TASK TO COMPLETE
In the entries below, find every line holding the string "Keep" and collect it.

PROVIDED ENTRIES
━━━━━━━━
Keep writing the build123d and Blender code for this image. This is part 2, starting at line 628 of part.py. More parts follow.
━━━━━━━━
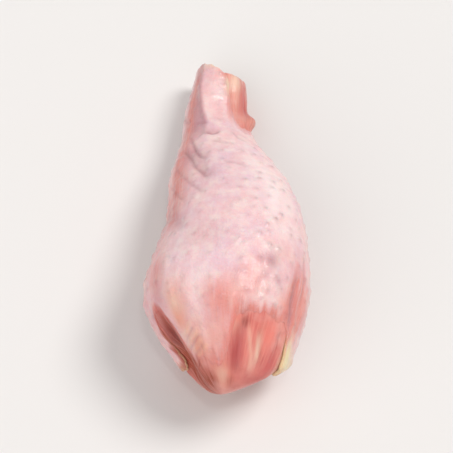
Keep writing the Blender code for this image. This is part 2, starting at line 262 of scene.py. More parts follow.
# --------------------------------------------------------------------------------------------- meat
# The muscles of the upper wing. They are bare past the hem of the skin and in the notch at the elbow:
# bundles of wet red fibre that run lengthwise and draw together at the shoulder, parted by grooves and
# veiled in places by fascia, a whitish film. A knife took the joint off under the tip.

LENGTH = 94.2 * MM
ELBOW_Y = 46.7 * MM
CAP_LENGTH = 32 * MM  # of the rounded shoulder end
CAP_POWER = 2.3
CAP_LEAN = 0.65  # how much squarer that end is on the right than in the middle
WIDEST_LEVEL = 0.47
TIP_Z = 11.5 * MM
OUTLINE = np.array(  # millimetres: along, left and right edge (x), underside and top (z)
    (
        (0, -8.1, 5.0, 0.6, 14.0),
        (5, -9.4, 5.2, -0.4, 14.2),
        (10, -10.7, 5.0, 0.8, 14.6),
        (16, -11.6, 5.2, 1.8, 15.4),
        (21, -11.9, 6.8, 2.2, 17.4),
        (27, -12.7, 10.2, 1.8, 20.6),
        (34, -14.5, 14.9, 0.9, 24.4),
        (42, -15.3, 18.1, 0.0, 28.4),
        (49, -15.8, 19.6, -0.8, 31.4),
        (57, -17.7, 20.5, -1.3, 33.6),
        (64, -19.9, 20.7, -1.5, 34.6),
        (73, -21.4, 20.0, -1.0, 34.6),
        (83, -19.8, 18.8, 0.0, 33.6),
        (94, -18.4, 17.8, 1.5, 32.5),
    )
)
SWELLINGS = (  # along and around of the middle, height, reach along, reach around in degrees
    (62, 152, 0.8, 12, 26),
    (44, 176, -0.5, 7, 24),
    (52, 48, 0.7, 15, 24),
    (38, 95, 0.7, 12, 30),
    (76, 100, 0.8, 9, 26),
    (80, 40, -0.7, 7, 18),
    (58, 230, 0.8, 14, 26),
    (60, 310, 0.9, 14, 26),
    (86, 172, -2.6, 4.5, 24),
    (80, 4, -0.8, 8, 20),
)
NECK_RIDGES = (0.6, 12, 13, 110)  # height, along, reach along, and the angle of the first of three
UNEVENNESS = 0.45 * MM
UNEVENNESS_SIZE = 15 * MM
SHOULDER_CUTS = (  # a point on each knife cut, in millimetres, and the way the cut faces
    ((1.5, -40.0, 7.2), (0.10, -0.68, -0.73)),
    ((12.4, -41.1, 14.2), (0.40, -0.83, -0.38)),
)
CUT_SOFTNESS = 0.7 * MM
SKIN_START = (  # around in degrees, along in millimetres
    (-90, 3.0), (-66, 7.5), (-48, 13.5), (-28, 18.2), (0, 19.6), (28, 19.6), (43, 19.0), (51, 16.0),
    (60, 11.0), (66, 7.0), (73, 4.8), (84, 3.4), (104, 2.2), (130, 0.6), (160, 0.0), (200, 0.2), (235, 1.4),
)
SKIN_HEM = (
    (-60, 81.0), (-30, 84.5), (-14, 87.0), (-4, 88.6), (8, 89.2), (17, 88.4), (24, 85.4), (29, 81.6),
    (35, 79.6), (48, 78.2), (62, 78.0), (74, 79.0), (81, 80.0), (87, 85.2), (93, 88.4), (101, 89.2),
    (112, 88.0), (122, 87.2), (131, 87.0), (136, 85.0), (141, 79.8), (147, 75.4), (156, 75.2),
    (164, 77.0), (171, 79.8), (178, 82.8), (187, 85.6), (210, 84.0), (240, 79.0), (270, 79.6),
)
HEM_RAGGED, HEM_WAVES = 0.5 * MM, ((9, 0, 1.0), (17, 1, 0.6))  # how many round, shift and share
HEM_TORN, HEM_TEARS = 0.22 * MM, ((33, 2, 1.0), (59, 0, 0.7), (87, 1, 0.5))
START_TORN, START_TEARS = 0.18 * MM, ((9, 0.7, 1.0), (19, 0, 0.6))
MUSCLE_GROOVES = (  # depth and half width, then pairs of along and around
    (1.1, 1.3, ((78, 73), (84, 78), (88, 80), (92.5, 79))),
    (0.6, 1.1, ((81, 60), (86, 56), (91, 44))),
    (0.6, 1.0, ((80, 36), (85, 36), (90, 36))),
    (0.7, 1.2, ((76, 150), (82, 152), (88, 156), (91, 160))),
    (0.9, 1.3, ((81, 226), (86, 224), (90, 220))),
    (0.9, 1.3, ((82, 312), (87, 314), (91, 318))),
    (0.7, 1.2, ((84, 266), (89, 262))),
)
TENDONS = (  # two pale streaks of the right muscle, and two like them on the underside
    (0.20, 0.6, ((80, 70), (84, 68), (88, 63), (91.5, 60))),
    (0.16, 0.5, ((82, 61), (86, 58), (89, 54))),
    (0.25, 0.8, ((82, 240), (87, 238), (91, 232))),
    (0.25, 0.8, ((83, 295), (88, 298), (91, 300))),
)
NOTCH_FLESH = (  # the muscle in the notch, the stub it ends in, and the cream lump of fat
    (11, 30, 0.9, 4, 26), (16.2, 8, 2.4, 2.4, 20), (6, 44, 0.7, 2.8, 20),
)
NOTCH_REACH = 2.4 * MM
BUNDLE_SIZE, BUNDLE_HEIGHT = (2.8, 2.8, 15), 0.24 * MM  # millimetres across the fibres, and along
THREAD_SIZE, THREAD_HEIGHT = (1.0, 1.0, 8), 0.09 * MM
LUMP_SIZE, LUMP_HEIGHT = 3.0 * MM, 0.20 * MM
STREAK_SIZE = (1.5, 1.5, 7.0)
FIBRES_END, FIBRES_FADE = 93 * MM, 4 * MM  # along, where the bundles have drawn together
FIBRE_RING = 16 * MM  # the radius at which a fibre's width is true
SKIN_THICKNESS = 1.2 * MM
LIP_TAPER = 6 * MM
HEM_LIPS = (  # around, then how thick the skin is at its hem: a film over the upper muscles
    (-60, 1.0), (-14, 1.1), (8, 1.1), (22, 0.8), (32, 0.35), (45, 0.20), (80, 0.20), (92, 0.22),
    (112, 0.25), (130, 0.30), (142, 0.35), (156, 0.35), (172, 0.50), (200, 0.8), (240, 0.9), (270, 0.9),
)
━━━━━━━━
WRITTEN SOLUTION
Keep writing the build123d and Blender code for this image. This is part 2, starting at line 628 of part.py. More parts follow.
Keep writing the Blender code for this image. This is part 2, starting at line 262 of scene.py. More parts follow.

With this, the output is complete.